AFP - In his spartan hermitage several kilometres up a narrow footpath in northern Lebanon's Qadisha Valley, only one trait remains from Dario Escobar's previous life: a love of football.

The 75-year-old recluse hails from a wealthy Colombian family and lived a life of ease before withdrawing from the world when he arrived nine years ago at the stone-built Hawka monastery, located inside a cave.

"We lived in a comfortable house in a fashionable neighbourhood. I was a fortunate man," admits Father Dario, whose only possession now is a worn-out hand-me-down black cassock.

The family, comprising his parents and his six brothers and sisters, lived in Medellin in northwest Colombia, though the priest denies any link with the notorious drug trafficker Pablo Escobar, who hailed from the same town.

"Money never made me happy. On the contrary, it brought me headaches. I gave up everything and heeded God's call," said the hermit, who sports a long grey beard and has a deeply creased gentle face.

"Anyone who has tried this life would not want any other," he insists.

Qadisha, nicknamed Valley of the Saints because of its many convents and hermitages, "is the ideal place for prayer and solitude," said Father Dario.

He said he arrived in Lebanon in the early 1990s after meeting a Lebanese priest in the United States who boasted about the natural and spiritual beauty of the country.

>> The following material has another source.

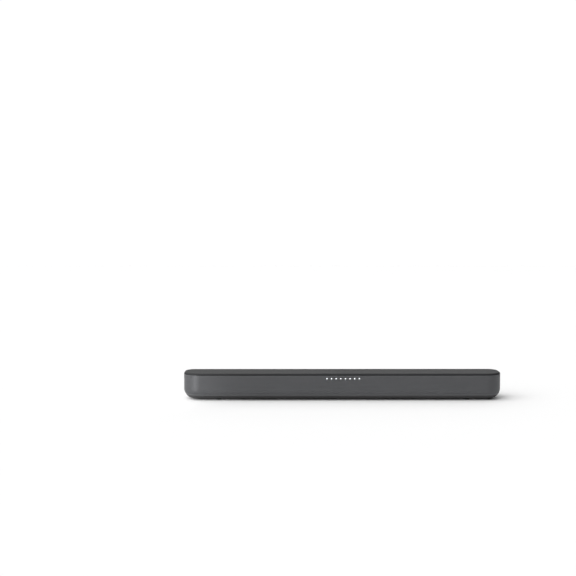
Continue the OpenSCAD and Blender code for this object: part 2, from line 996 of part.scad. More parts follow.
module case_screws() {
    color("#6f7174")
    for (p = post_places)
        translate([p[0], p[1], floor_z + seat_h])
            rotate([180, 0, 0])
                pan_screw(head_r, head_h, shank_r, shank_len);
}

module speaker_screws() {
    color("#6f7174")
    for (side = [-1, 1]) {
        to_driver(side)
            driver_bolts()
                pan_screw(small_head_r, small_head_h, small_shank_r, small_shank_len);
        box_screw_places(side)
            translate([0, box_rear_y + cover_t, 0])
                rotate([-90, 0, 0])
                    pan_screw(small_head_r, small_head_h, small_shank_r, small_shank_len);
    }
}

module board_screws() {
    color("#6f7174")
    for (p = board_places)
        translate([p[0], p[1], board_top])
            pan_screw(board_head_r, board_head_h, board_screw_r, board_t + board_screw_len - 1);
    color("#6f7174")
    for (p = key_post_places)
        translate([p[0], p[1], key_board_z])
            rotate([180, 0, 0])
                pan_screw(board_head_r, board_head_h, board_screw_r, key_board_t + 3);
}

// ---------------------------------------------------------------- cables

function unit(v) = v / norm(v);

function route_direction(route, k) =
    unit(route[min(k + 1, len(route) - 1)] - route[max(k - 1, 0)]);

// Points of one ring of a cable, square to the route; lean is a direction the route never takes
function cable_ring(route, k, r, lean, sides) =
    let (
        along = route_direction(route, k),
        across = unit(cross(along, lean)),
        up = cross(across, along)
    )
    [for (j = [0:sides - 1]) let (a = 360 * j / sides) route[k] + r * (cos(a) * across + sin(a) * up)];

module cable(route, r, lean, sides = 8) {
    rings = len(route);
    points = [for (k = [0:rings - 1]) for (p = cable_ring(route, k, r, lean, sides)) p];
    walls = [for (k = [0:rings - 2]) for (j = [0:sides - 1])
        [k * sides + j, k * sides + (j + 1) % sides, (k + 1) * sides + (j + 1) % sides, (k + 1) * sides + j]];
    first = [for (j = [sides - 1:-1:0]) j];
    last = [for (j = [0:sides - 1]) (rings - 1) * sides + j];
    polyhedron(points = points, faces = concat([first], walls, [last]));
}

module speaker_leads() {
    color("#7a1f1c")
    union() {
        cable(left_route, lead_r, [0.6, 0.8, 0]);
        cable(right_route, lead_r, [-0.6, 0.8, 0]);
    }
}

module ribbon_cables() {
    color("#c8c8c4")
    union() {
        block(display_ribbon[0], display_ribbon[1], display_y + display_board_t,
            display_y + display_board_t + ribbon_t, board_top, grille_hi - 8);
        block(display_ribbon[0], display_ribbon[1], display_y + display_board_t, board_front_y + 4,
            board_top, board_top + ribbon_t);
    }
    color("#c8c8c4")
    block(key_ribbon[0], key_ribbon[1], key_ribbon_y, key_ribbon_y + ribbon_t,
        board_top, key_board_z + key_board_t);
}

bottom_case();
top_cover();
front_grille();
grille_cloth();
grille_frame();
rubber_feet();
connector_bay();
socket_plate();
inlet_bay();
wall_inserts();
speaker_box(-1);  // left_speaker_box
box_cover(-1);  // left_box_cover
basket(-1);  // left_basket
gasket(-1);  // left_gasket
magnet(-1);  // left_magnet
yoke(-1);  // left_yoke
cone(-1);  // left_cone
voice_coil(-1);  // left_voice_coil
surround(-1);  // left_surround
spider(-1);  // left_spider
speaker_box(1);  // right_speaker_box
box_cover(1);  // right_box_cover
basket(1);  // right_basket
gasket(1);  // right_gasket
magnet(1);  // right_magnet
yoke(1);  // right_yoke
cone(1);  // right_cone
voice_coil(1);  // right_voice_coil
surround(1);  // right_surround
spider(1);  // right_spider
main_board();
amplifier_heat_sink();
wireless_module();
hdmi_socket();
optical_socket();
usb_socket();
aux_jack();
power_board();
transformer();
power_capacitors();
mains_inlet();
display_board();
status_lights();
display_lens();
remote_receiver();
key_board();
key_switches();
keycap(0);  // power_key
keycap(1);  // source_key
keycap(2);  // volume_down_key
keycap(3);  // volume_up_key
plunger(0);  // power_plunger
plunger(1);  // source_plunger
plunger(2);  // volume_down_plunger
plunger(3);  // volume_up_plunger
case_screws();
speaker_screws();
board_screws();
speaker_leads();
ribbon_cables();
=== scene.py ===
import math

import bmesh
import bpy
import numpy as np
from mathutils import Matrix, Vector


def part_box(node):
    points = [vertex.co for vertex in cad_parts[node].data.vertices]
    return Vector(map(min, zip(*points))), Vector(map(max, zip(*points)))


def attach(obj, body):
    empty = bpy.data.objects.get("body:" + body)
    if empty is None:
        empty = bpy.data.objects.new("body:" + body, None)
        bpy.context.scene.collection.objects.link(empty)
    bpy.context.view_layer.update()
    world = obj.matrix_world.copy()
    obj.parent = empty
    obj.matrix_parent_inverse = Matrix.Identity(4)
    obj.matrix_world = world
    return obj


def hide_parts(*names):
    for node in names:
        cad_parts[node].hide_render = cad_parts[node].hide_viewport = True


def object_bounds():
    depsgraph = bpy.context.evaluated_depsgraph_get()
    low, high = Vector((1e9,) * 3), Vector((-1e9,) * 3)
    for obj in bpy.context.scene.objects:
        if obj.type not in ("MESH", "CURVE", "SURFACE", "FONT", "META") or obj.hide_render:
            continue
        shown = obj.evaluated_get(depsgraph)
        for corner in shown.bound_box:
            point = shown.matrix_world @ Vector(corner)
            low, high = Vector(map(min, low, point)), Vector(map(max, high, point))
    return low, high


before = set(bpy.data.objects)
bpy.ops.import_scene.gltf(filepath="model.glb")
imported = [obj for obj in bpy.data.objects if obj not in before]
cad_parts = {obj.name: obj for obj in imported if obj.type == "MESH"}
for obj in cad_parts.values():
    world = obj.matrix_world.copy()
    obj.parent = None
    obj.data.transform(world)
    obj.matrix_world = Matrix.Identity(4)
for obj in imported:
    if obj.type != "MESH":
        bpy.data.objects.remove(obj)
cad_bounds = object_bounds()

# ------------------------------------------------------------------ studio
# A pale seamless floor in a white room, darker toward the right, under one
# broad soft key light, with a small spot on the bar's left end.

camera_data = bpy.data.cameras.new("camera")
camera_data.lens = 60.46
camera_data.sensor_width = 36
camera = bpy.data.objects.new("camera", camera_data)
camera.location = (-0.1456, -2.435, 0.427)
camera.rotation_euler = (math.pi / 2 - 0.0605, 0, -0.0035)
bpy.context.scene.collection.objects.link(camera)
bpy.context.scene.camera = camera
bpy.context.scene.view_settings.view_transform = "Standard"

key_data = bpy.data.lights.new("key", "SUN")
key_data.energy = 2.1
key_data.angle = math.radians(70)
key = bpy.data.objects.new("key", key_data)
key.rotation_euler = Vector((0.65, 0.41, -0.75)).to_track_quat("-Z", "Y").to_euler()
bpy.context.scene.collection.objects.link(key)

corner_data = bpy.data.lights.new("left_spot", "SPOT")
corner_data.energy = 24
corner_data.spot_size = math.radians(13)
corner_data.spot_blend = 1
corner_data.shadow_soft_size = 0.05
corner_spot = bpy.data.objects.new("left_spot", corner_data)
corner_spot.location = (-0.86, -0.72, 0.25)
left_corner = Vector((-0.378, -0.03, 0.04))
corner_spot.rotation_euler = (left_corner - corner_spot.location).to_track_quat("-Z", "Y").to_euler()
bpy.context.scene.collection.objects.link(corner_spot)

world = bpy.data.worlds.new("white_room")
world.use_nodes = True
air = world.node_tree
dark_way = Vector((0.90, -0.43, 0)).normalized()
look = air.nodes.new("ShaderNodeTexCoord")
facing = air.nodes.new("ShaderNodeVectorMath")
facing.operation = "DOT_PRODUCT"
facing.inputs[1].default_value = dark_way
air.links.new(look.outputs["Generated"], facing.inputs[0])
dimming = air.nodes.new("ShaderNodeMapRange")
dimming.interpolation_type = "SMOOTHSTEP"
dimming.inputs["From Min"].default_value = -0.1
dimming.inputs["From Max"].default_value = 1
dimming.inputs["To Min"].default_value = 1.03
dimming.inputs["To Max"].default_value = 0.02
air.links.new(facing.outputs["Value"], dimming.inputs["Value"])
air.links.new(dimming.outputs["Result"], air.nodes["Background"].inputs["Strength"])
air.nodes["Background"].inputs["Color"].default_value = (1, 1, 1, 1)
bpy.context.scene.world = world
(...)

He spent several years in various monasteries and hermitages throughout Lebanon before choosing Qadisha as his new home.

A rambler walking far along a rocky, steep trail in the region's lush glades may sometimes catch a glimpse of his ascetic ghostlike silhouette.

"Here I find an inner peace which I would not give up even for the greatest of fortunes," the hermit says, his eyes smiling as he speaks.

Father Dario's pillow is a lump of stone and a wooden board covers a thin mattress, while a cross, a candle and an alarm clock are the ornaments in his tiny bedroom.

"I can no longer sleep on a pillow," he says.

"I eat what I grow. Anything I cannot prepare here they bring me from the nearby convent." His vegetarian menu boasts beans, onions and potatoes all grown in a kitchen garden sometimes raided by squirrels and wild boar.

Father Dario used to be a lecturer in theology, psychology and Biblical Greek but now, "as a hermit, I live in absolute poverty and I am happy like that. No newspapers, no telephone, no television, no radio and of course no Internet or Facebook."

He has not returned to his country, nor seen his family in 20 years.

"I don't want them to come here and I pray for Colombia but I don't want to go back there," he said.

Apart from a few monks, hikers wandering near his remote hermitage are his sole contacts with the outside world.

"Usually I speak to no one though sometimes people who think a hermit must know the future come and ask me: 'Will I find a husband? A job?'"

And even in his life of seclusion, he has not managed to shut out Lebanon's political upheavals.

"I was asked who will win the elections? What will happen to (Samir) Geagea? To Michel Aoun? How am I supposed to know?" he said laughingly, referring to two rival Christian leaders.

His passion for football no longer plays any part in his daily routine comprising 14 hours of prayer, three of cultivating his garden, two of reading mystical books and five of sleep.

"I am not allowed to sleep longer than that.. nor to cut my beard in accordance with Vatican rules," the recluse says.

In his little office, a skull stands over a bookcase full of lives of the saints. "It is to prepare for death," he says.

Despite his life of silence, Father Dario says he is never bored and even claims that others have a more ascetic lifestyle.

"There is another hermit in the valley but he never talks to anyone. He hasn't for years."